Published August 30, 2012 7:43 pm
This is an archived article that was published on sltrib.com in 2012, and information in the article may be outdated. It is provided only for personal research purposes and may not be reprinted.

If you like to collect movies, as I do, then you've probably noticed one of the new features on many Blu-ray and DVD discs called "Ultraviolet" and wondered, "What the heck is that?"

Put simply, Ultraviolet is a good idea that Hollywood then wrapped in confusion and frustration. It's a way to watch on your mobile phone, computer tablet or laptop/desktop computer the DVD movie you bought. Sounds great, right? Yet the studios made the process to get a movie from that disc to your mobile device anything but easy. Maybe I can clear up some of the questions you may have about the service.

Since the advent of movie watching on computers, it only made sense that you should one day be able to buy a copy of a movie that you also could view on different devices. But Hollywood, bent on squeezing as much money as possible from each movie, instead forced consumers to buy the same movie multiple times for different formats.

Then came Ultraviolet, which was introduced by the studios late last year.
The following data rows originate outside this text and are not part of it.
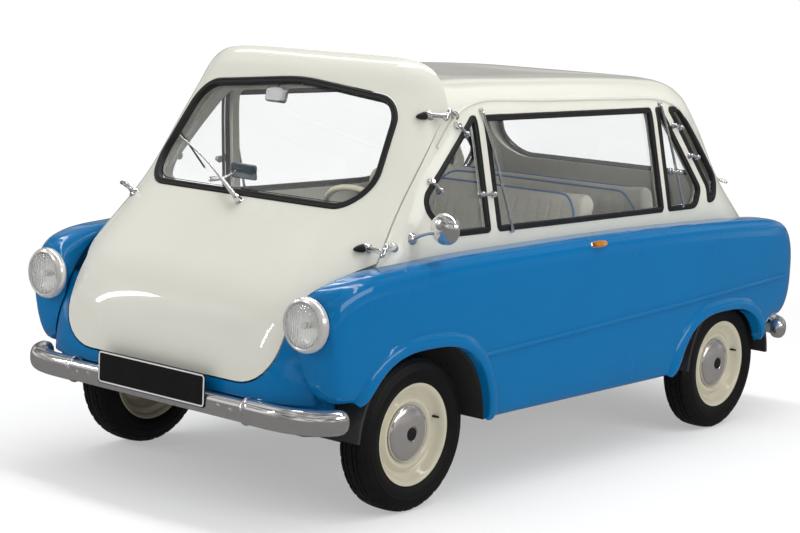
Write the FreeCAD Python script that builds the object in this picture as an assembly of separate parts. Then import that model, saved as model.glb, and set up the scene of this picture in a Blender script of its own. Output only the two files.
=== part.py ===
import FreeCAD, Part
import math
import os
from FreeCAD import Matrix, Placement, Rotation, Vector

# Bubble car with a front door and a rear door, benches back to back and the
# engine between them. X points to the car's left, the front faces -Y, Z is up
# and the origin is on the ground under the middle of the car. Millimetres.

os.makedirs("parts", exist_ok=True)
doc = FreeCAD.newDocument("bubble_car")
sheet = doc.addObject("Spreadsheet::Sheet", "sizes")

DRIVING_SIZES = [
    ("wheelbase", 1820, "front axle to rear axle"),
    ("track_width", 1200, "middle of tyre to middle of tyre"),
    ("tyre_radius", 250, "tyre outer radius, also the height of the axles"),
    ("tyre_width", 115, "tyre section width"),
    ("rim_radius", 164, "outer edge of the wheel's flange"),
    ("bead_radius", 156, "where the tyre's bead sits"),
    ("rim_width", 100, "flange to flange"),
    ("rim_wall", 6, "sheet of the wheel, drawn as thick as its rolled edge"),
    ("disc_offset", 18, "face of the wheel's disc, outboard of the tyre's middle"),
    ("hubcap_radius", 92, "chrome hubcap"),
    ("hubcap_depth", 26, "height of the hubcap's dome"),
    ("body_end", 1385, "lowest part of each door, from the middle of the car"),
    ("cabin_half_width", 631, "cabin's half width at the belt, before its corners are rounded"),
    ("tumblehome", 98, "how much that half width loses in each metre of height"),
    ("corner_power", 8, "how square the cabin's corners are"),
    ("belt_height", 812, "line where blue meets cream"),
    ("sill_height", 262, "underside of the body"),
    ("roof_height", 1346, "top of the fixed roof"),
    ("dome_height", 1420, "top of the front door's dome"),
    ("door_wall", 35, "front and rear door, outside to inside"),
    ("roof_wall", 38, "roof and pillars, outside to inside"),
    ("shut_gap", 6, "gap round each door"),
    ("door_bottom", 432, "lower edge of each door"),
    ("door_half_width", 485, "lower part of each door"),
    ("door_shoulder", 602, "edge of each door where it meets the belt"),
    ("screen_low_half", 510, "windscreen's rubber at its foot"),
    ("screen_top_half", 454, "windscreen's rubber at its head"),
    ("screen_low", 943, "foot of the windscreen's rubber"),
    ("screen_top", 1330, "crown of the windscreen's rubber"),
    ("rear_screen_top", 1250, "crown of the rear window's rubber"),
    ("door_corner", 150, "radius of each door's lower corners"),
    ("gasket_width", 21, "rubber round each window, as seen from outside"),
    ("gasket_proud", 5, "how far that rubber stands out of the skin"),
    ("glass_depth", 12, "from the skin in to the glass"),
    ("glass_wall", 5, "thickness of the glass"),
    ("fit_gap", 0.3, "clearance where one piece sits in another"),
    ("front_arch_height", 535, "crest of the front wheel arch"),
    ("rear_arch_height", 474, "crest of the rear wheel arch"),
    ("wheelhouse_radius", 300, "inner arch over the front wheels"),
    ("rear_house_radius", 278, "inner arch over the rear wheels"),
    ("wheelhouse_inner", 400, "inner side of each inner arch"),
    ("panel_wall", 12, "inner arches"),
    ("lamp_x", 590, "headlamp, from the middle of the car"),
    ("lamp_z", 640, "headlamp, above the ground"),
    ("lamp_y", 1345, "back of the headlamp's ring, ahead of the middle"),
    ("lamp_radius", 84, "outside of the headlamp's ring"),
    ("lamp_depth", 32, "depth of that ring"),
    ("lens_radius", 68, "glass of the headlamp"),
    ("bumper_z", 350, "middle of each bumper"),
    ("bumper_height", 68, "height of the bumper's middle bar"),
    ("bumper_depth", 32, "front to back of that bar"),
    ("bumper_face", 1430, "outer face of each bumper, from the middle"),
    ("bumper_joint", 420, "where the bar meets its corner pieces"),
    ("plate_width", 490, "number plate"),
    ("plate_height", 106, "number plate"),
    ("seat_half_width", 515, "front bench and both backrests"),
    ("seat_height", 560, "top of each bench"),
    ("backrest_top", 945, "top of each backrest"),
    ("steering_x", 225, "steering wheel, from the middle of the car"),
    ("steering_radius", 195, "steering wheel's rim"),
    ("stub_radius", 14, "stub axle that each wheel turns on"),
    ("kingpin_x", 545, "steering pivot of each front wheel"),
    ("plate_hole_radius", 3.5, "bolt holes for the rear number plate"),
    ("plate_hole_spacing", 240, "from one of those holes to the other"),
    ("hinge_low_x", 652, "lower door hinge, out from the middle"),
    ("hinge_low_y", 1097, "lower door hinge, ahead of the middle"),
    ("hinge_low_z", 843, "lower door hinge, above the ground"),
    ("hinge_top_x", 578, "upper door hinge, out from the middle"),
    ("hinge_top_y", 731, "upper door hinge, ahead of the middle"),
    ("hinge_top_z", 1238, "upper door hinge, above the ground"),
    ("hinge_pin", 4, "radius of each hinge pin"),
    ("hinge_barrel", 9, "radius of each hinge barrel"),
]
for row, (alias, value, note) in enumerate(DRIVING_SIZES, start=1):
    sheet.set("A%d" % row, note)
    sheet.set("B%d" % row, str(value))
    sheet.setAlias("B%d" % row, alias)
doc.recompute()


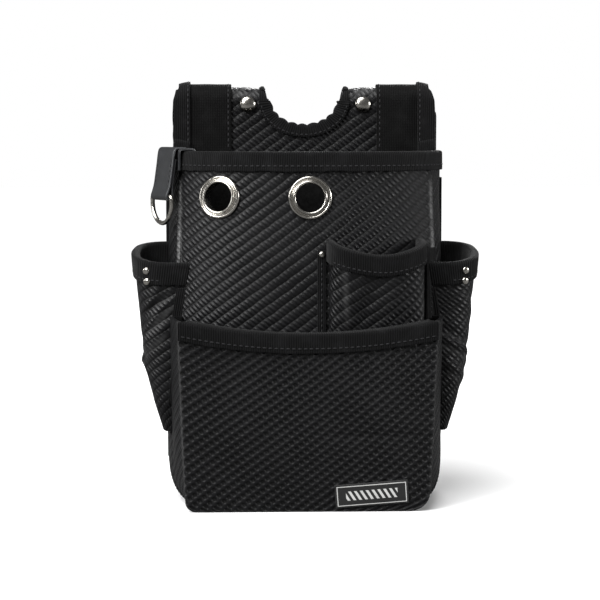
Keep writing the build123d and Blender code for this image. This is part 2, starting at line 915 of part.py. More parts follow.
def side_seam_tape(side):
    """Tape down the front seam of a side pocket."""
    low = side_knee_height
    high = side_mouth_front - side_band - 2 * tape
    skin = side_body(bound, low, high) - side_body(gap, low - sliver, high + sliver)
    skin &= slab(0, far, -far, side_front_y + side_tape_width, -far, far)
    return only_solid(on_side(skin - outside_main(), side))


def side_pocket_rivets():
    """Two small rivets at the front corner of each side pocket's mouth."""
    rivets = []
    for side in (-1, 1):
        for place in side_rivet_places():
            shape = Pos(0, 0, bound + gap) * domed_cap(side_rivet_radius, cap_height)
            shape += stud(-pocket_leather - bound, bound + gap + cap_height / 4,
                          small_shank_radius)
            rivets.append(only_solid(on_side(place * shape, side)))
    return Compound(children=rivets)


# Ring strap and D-ring

def strap_place():
    """Frame on the rim where the ring strap hangs: X along the rim, Y outwards, Z up."""
    facing = math.radians(strap_facing)
    target = Vector(math.sin(facing), -math.cos(facing), 0)
    across = Vector(math.cos(facing), math.sin(facing), 0)
    u = solve_wall(lambda v: wall_normal(v, rim_height).dot(across))
    point = wall_point(u, rim_height)
    outwards = Vector(-target.X, target.Y, 0)
    along = outwards.cross(Vector(0, 0, 1))
    return Plane(origin=(-point.X, point.Y, rim_height), x_dir=along, z_dir=(0, 0, 1))


def rim_reach(grow):
    """Least and greatest outward reach of a rim surface behind the width of the strap."""
    frame = strap_place()
    reaches = []
    for step in range(rim_samples):
        for z in (rim_height - anchor_leg, rim_height):
            at = wall_point(step / rim_samples, z, grow)
            local = frame.to_local_coords(Vector(-at.X, at.Y, rim_height))
            if abs(local.X) <= strap_width / 2 + gap:
                reaches.append(local.Y)
    return min(reaches), max(reaches)


def anchor_limits():
    """Inner and outer faces of the anchor's slot, clear of the bound rim."""
    inner, _ = rim_reach(-leather - bound)
    _, outer = rim_reach(bound)
    return inner - gap, outer + gap


def hinge_offset():
    """Outward distance and height of the strap's hinge line, from the rim's outer edge."""
    outward = anchor_limits()[1] + anchor_thickness + gap + strap_thickness / 2
    height = bound + gap + anchor_thickness - strap_thickness / 2
    return outward, height


def hinge_frame():
    outward, height = hinge_offset()
    return strap_place().location * Pos(0, outward, height)


def ring_strap_anchor():
    """Leather clip that is folded over the rim and sewn through it."""
    inner, outer = anchor_limits()
    top = bound + gap
    half = strap_width / 2
    clip = slab(-half, half, inner - anchor_thickness, outer + anchor_thickness,
                -anchor_leg, top + anchor_thickness)
    clip -= slab(-far, far, inner, outer, -far, top)
    return only_solid(strap_place().location * clip)


def strap_rest():
    """Turn of the strap about its hinge line at rest."""
    return Rot(strap_lean, 0, 0)


def ring_strap():
    """Doubled leather strap, with a round top edge and a loop for the ring's bar."""
    half = strap_thickness / 2
    loop_outer = ring_wire_radius + pin_gap + strap_loop_wall
    blade = slab(-strap_width / 2, strap_width / 2, -half, half, -strap_drop, 0)
    blade += Rot(0, 90, 0) * Cylinder(half, strap_width)
    lower = Pos(0, 0, -strap_drop) * Rot(0, 90, 0)
    blade += lower * Cylinder(loop_outer, strap_width)
    blade -= lower * Cylinder(ring_wire_radius + pin_gap, strap_width + 2)
    return only_solid(hinge_frame() * strap_rest() * blade)


def ring_bar_frame():
    """Frame on the D-ring's bar at rest: X along the bar, Z up."""
    lean = math.radians(strap_lean)
    return hinge_frame() * Pos(0, strap_drop * math.sin(lean), -strap_drop * math.cos(lean))


def d_ring():
    """Bent wire ring: a straight bar, two short legs and a half round."""
    wire = ring_wire_radius
    half = ring_inner_width / 2 + wire
    shape = Rot(0, 90, 0) * Cylinder(wire, 2 * half)
    for x in (-half, half):
        shape += Pos(x, 0, 0) * Sphere(wire)
        shape += Pos(x, 0, -ring_leg / 2) * Cylinder(wire, ring_leg)
    hoop = Rot(90, 0, 0) * Torus(half, wire)
    hoop &= slab(-far, far, -far, far, -far, 0)
    shape += Pos(0, 0, -ring_leg) * hoop
    return only_solid(ring_bar_frame() * shape)


parts = {
    "back_panel": back_panel(),
    "back_board": back_board(),
    "left_back_binding": back_binding(-1),
    "right_back_binding": back_binding(1),
    "left_belt_loop": belt_loop(-1),
    "right_belt_loop": belt_loop(1),
    "left_loop_webbing": loop_webbing(-1),
    "right_loop_webbing": loop_webbing(1),
    "left_loop_edge_tape": loop_edge_tape(-1),
    "right_loop_edge_tape": loop_edge_tape(1),
    "left_inner_edge_tape": inner_edge_tape(-1),
    "right_inner_edge_tape": inner_edge_tape(1),
    "notch_binding": notch_binding(),
    "dome_rivets": dome_rivets(),
    "dome_rivet_backs": dome_rivet_backs(),
    "rim_end_tabs": rim_end_tabs(),
    "front_panel": front_panel(),
    "left_gusset": main_gusset(-1),
    "right_gusset": main_gusset(1),
    "bottom_panel": bottom_panel(),
    "bottom_board": bottom_board(),
    "main_rim_binding": main_rim_binding(),
    "eyelets": eyelets(),
    "eyelet_washers": eyelet_washers(),
    "lower_front_panel": lower_front_panel(),
    "lower_left_gusset": lower_gusset(-1),
    "lower_right_gusset": lower_gusset(1),
    "lower_floor_strip": lower_floor(),
    "lower_rim_binding": lower_rim_binding(),
    "label": label(),
    "small_pocket": small_pocket(),
    "small_pocket_binding": small_pocket_binding(),
    "small_pocket_tabs": small_pocket_tabs(),
    "small_pocket_rivet": small_pocket_rivet(),
    "left_side_pocket": side_pocket(-1),
    "right_side_pocket": side_pocket(1),
    "left_side_pocket_binding": side_pocket_binding(-1),
    "right_side_pocket_binding": side_pocket_binding(1),
    "left_side_seam_tape": side_seam_tape(-1),
    "right_side_seam_tape": side_seam_tape(1),
    "side_pocket_rivets": side_pocket_rivets(),
    "ring_strap_anchor": ring_strap_anchor(),
    "ring_strap": ring_strap(),
    "d_ring": d_ring(),
}

os.makedirs("parts", exist_ok=True)
for name, shape in parts.items():
    export_step(centre_shift * shape, f"parts/{name}.step")

hinge = (centre_shift * hinge_frame()).position
bar = (centre_shift * ring_bar_frame()).position
hinge_axis = strap_place().x_dir
print("strap hinge line", hinge, "ring bar", bar, "axis", hinge_axis)
for place in eyelet_places():
    moved = centre_shift * place
    print("eyelet", moved.position, "axis", Plane(moved).z_dir)
print("eyelet barrel from", -(leather + eyelet_drop(washer_radius) + 3 * gap + washer_thickness),
      "to", gap + eyelet_flange + eyelet_lip)
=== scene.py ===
import json
import math
from functools import lru_cache

import bmesh
import bpy
from bpy.props import FloatProperty, FloatVectorProperty, PointerProperty
from mathutils import Matrix, Vector, noise


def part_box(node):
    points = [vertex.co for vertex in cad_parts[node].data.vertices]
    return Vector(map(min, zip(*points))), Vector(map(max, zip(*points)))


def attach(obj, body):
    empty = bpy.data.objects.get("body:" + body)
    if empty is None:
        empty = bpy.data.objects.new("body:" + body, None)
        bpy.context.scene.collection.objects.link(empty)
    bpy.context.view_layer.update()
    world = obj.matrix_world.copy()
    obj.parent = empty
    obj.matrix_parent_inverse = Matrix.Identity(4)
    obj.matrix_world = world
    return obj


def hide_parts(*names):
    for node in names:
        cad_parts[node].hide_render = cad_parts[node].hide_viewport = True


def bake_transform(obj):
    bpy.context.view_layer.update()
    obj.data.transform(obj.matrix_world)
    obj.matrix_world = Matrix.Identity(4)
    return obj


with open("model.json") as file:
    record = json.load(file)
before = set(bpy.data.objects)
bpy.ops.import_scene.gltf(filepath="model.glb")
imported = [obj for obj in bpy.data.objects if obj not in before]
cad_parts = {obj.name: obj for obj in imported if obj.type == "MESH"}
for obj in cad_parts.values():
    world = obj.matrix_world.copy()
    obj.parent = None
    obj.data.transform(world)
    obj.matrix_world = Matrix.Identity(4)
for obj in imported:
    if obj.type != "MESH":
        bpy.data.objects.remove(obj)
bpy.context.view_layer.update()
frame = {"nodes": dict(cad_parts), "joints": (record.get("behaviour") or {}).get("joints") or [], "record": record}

bl_info = {
    "name": "Tool Pouch Maker",
    "version": (1, 0, 0),
    "blender": (4, 5, 0),
    "location": "3D View > Sidebar > Pouch",
    "description": "Makes an electrician's belt pouch round its packed frame",
    "category": "Add Mesh",
}

# Every surface below is drawn in millimetres. X runs to the right, Y to the rear with 0 on
# the rear face of the back panel, and Z up from the surface that the pouch stands on.
MM = 0.001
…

Before, in order to watch a movie on your phone or PC without buying a new copy for those devices, you had to use complicated software made by hackers to copy the movie from the DVD. Software such as Handbrake, for example, takes the movie from the DVD and compresses it to a manageable file size, then creates a file that can be read on computers or phones. The problem for most people is the software is too difficult to use, and the process of circumventing the copy protection on the DVD violates copyright law.

Ultraviolet is a way to copy the movie to another device legally. Unfortunately, it has a lot of hiccups that make the free service anything but easy.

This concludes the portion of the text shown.